- Flag of the Pine Ridge Indian Reservation
- Active: 1972–1976
- Disbanded: Yes
- Country: Pine Ridge Indian Reservation, United States
- Size: ~60 militants
- Nickname: GOONs
- Engagements: Wounded Knee Occupation;

= Guardians of the Oglala Nation =

Paramilitary organizations based in the United States

The Guardians of the Oglala Nation (GOON) was an American paramilitary group established in 1972 by Oglala tribal chairman Dick Wilson under authority of the Oglala Sioux Tribal Council. It operated on the Pine Ridge Indian Reservation during the early 1970s, and was disbanded after a new chairman was elected in 1976.

==Formation==

On November 10, 1972, the Oglala Sioux Tribal Council passed several resolutions following the Bureau of Indian Affairs building takeover in Washington, DC by members of the American Indian Movement (AIM), after their march across the US. One resolution criticized AIM for the destruction of records during the building takeover, as this adversely affected many Native American tribes by the loss of land, leasing, and other financial records. Another resolution authorized the elected tribal president, Dick Wilson, "to take whatever action that he felt would be necessary to protect the lives and property and to insure the peace and dignity of the Pine Ridge Indian Reservation" of the Oglala Sioux.

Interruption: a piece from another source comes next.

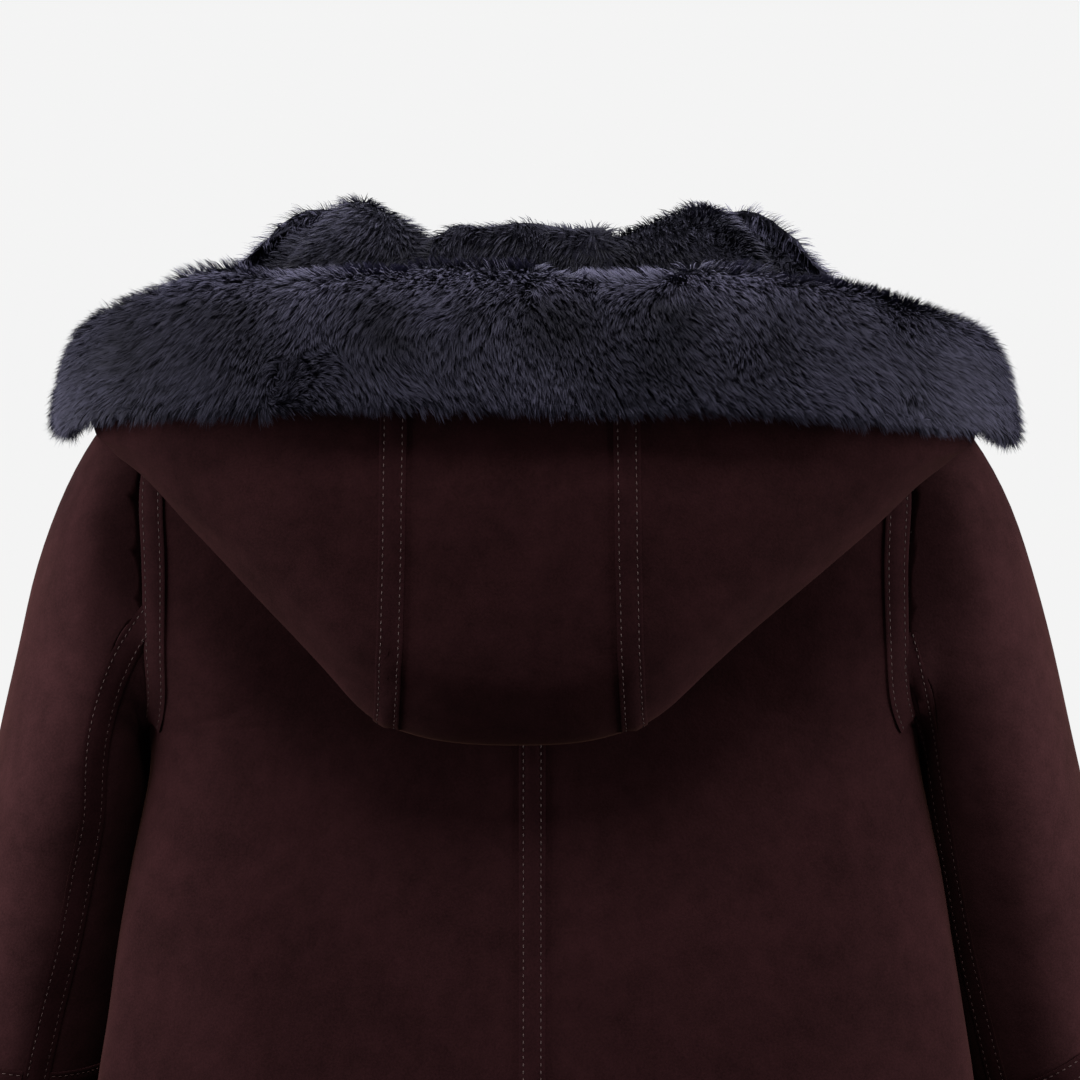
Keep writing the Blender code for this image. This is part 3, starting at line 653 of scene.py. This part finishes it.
def resampled(line, count, values=None):
    """The line, or values given at its points, at evenly spaced places along it."""
    run = run_of(line)
    values = line if values is None else values
    at = np.linspace(0, run[-1], count)
    return np.stack([np.interp(at, run, values[:, axis]) for axis in range(3)], axis=1)


def evened(rows, rounds):
    """Rows of points or ways evened out along a strap, so a step in the cloth becomes a slope."""
    for _ in range(rounds):
        rows[1:-1] = 0.5 * rows[1:-1] + 0.25 * (rows[:-2] + rows[2:])
    return rows


def strap_rails(bm):
    """The two long edges of a strap's outer side, as arrays of points that run the same way."""
    outer = {f for f in bm.faces if f.material_index == SUEDE_SIDE}
    rim = [e for e in {e: None for f in bm.faces if f in outer for e in f.edges}
           if sum(f in outer for f in e.link_faces) == 1]
    following = {}
    for edge in rim:
        for vert in edge.verts:
            following.setdefault(vert, []).append(edge)
    vert, edge, loop = rim[0].verts[0], rim[0], []
    for _ in rim:
        loop.append(vert)
        vert = edge.other_vert(vert)
        edge = next(e for e in following[vert] if e is not edge)
    places = np.array([v.co for v in loop])
    back = places - np.roll(places, 1, axis=0)
    ahead = np.roll(places, -1, axis=0) - places
    corners = sorted(np.argsort(1 - (unit(back) * unit(ahead)).sum(axis=1))[-4:])
    sides = [places[np.arange(first, last + 1) % len(places)]
             for first, last in zip(corners, corners[1:] + [corners[0] + len(places)])]
    length = [length_of(side) for side in sides]
    a, b = (0, 2) if length[0] + length[2] > length[1] + length[3] else (1, 3)
    return sides[a], sides[b][::-1]


def started_at(starts, centre, half, ways):
    """The strap with its first stretch drawn again through these points, on the cloth as seen from behind."""
    if centre[0, 2] < centre[-1, 2]:
        centre, half, ways = centre[::-1], half[::-1], ways[::-1]
    seen = [suede_tree.ray_cast(Vector((x * MM, BEHIND, z * MM)), Vector((0, -1, 0)))[0] for x, z in starts]
    rest = centre[:, 2] < starts[-1][1] * MM - JOIN
    line = np.concatenate([np.array(seen), centre[rest]])
    tilt = np.concatenate([[normal_near(place) for place in seen], ways[rest]])
    fresh = resampled(line, len(centre))
    fresh_ways = unit(resampled(line, len(centre), tilt))
    fresh = evened(fresh, 2)
    across = unit(np.cross(fresh_ways, np.gradient(fresh, axis=0)))
    return fresh, across * np.sign(across[-1] @ half[-1]), fresh_ways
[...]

Wilson soon used this authority to create a new private police force, which critics called "the goon squad", from its acronym. Although both "goon" and "goon squad" were both terms used in the United States to describe hired thugs, mercenaries, or employees of security companies since at least the 1930s, it is unknown if the organization's name is an intentional backronym. The GOONs were financed through the tribal government. In his 1991 book about the tribe and reservation, author Peter Matthiessen alleges that funding was derived through misappropriation of a federal highway safety program. GOONs soon were accused of intimidation of, and violence against, Wilson's political opponents.

==Role during the Wounded Knee Incident==

On February 27, 1973, local Oglala protesters and AIM activists seized the village of Wounded Knee, South Dakota, in an armed protest of their failed effort to dislodge Wilson from office. A 71-day standoff with law enforcement commenced, and ultimately federal forces were sent to the reservation, as federal law enforcement has jurisdiction over most criminal matters. During the standoff, GOONs exchanged gunfire with the occupiers. GOONs also placed their own roadblocks. The FBI also closely collaborated with and supported the local tribal chairperson, and his vigilantes. Wilson was notorious for his corruption and abuse of power on the reservation.

==After Wounded Knee==

A reconciliation between Federal law enforcement and opposition leaders was reached in 1973. But fighting between GOONs and AIM militants on the reservation continued after Wounded Knee. AIM claimed that during the next three years, more than sixty persons died violently on the reservation. This number has been contested by Tim Giago, editor and publisher at the time of Indian Country Today. GOONs were accused of assault, murder, and arson. GOON activities during the 1974 tribal election led the United States Civil Rights Commission to report "a climate of fear and tension". Wilson stayed in office and in 1974 was re-elected amid charges of intimidation, voter fraud, and other abuses. The rate of violence climbed on the reservation as conflict opened between political factions in the following three years; residents accused Wilson's private militia, Guardians of the Oglala Nation (GOONs), of much of it. More than 60 opponents of the tribal government allegedly died violently during those years, including Pedro Bissonette, director of the Oglala Sioux Civil Rights Organization (OSCRO). In 2000, the FBI released a report regarding these alleged unsolved violent deaths during this time on Pine Ridge Reservation and accounted for most of the deaths, and disputed the claims of unsolved and political murders. The report stated that only 4 deaths were unsolved and that some deaths were not murders.

Al Trimble was elected and succeeded Wilson as tribal president in 1976. He had listed disbanding the GOONs as the first order of business. Upon taking office he cut off all funding for the GOONs, and the militia faded away shortly afterward.

==References in popular culture==
GOONs are portrayed in the 1992 film Thunderheart, which was partially based on historic events.

The GOONs were briefly covered in the documentary A Good Day to Die and the biopic Lakota Woman: Siege at Wounded Knee.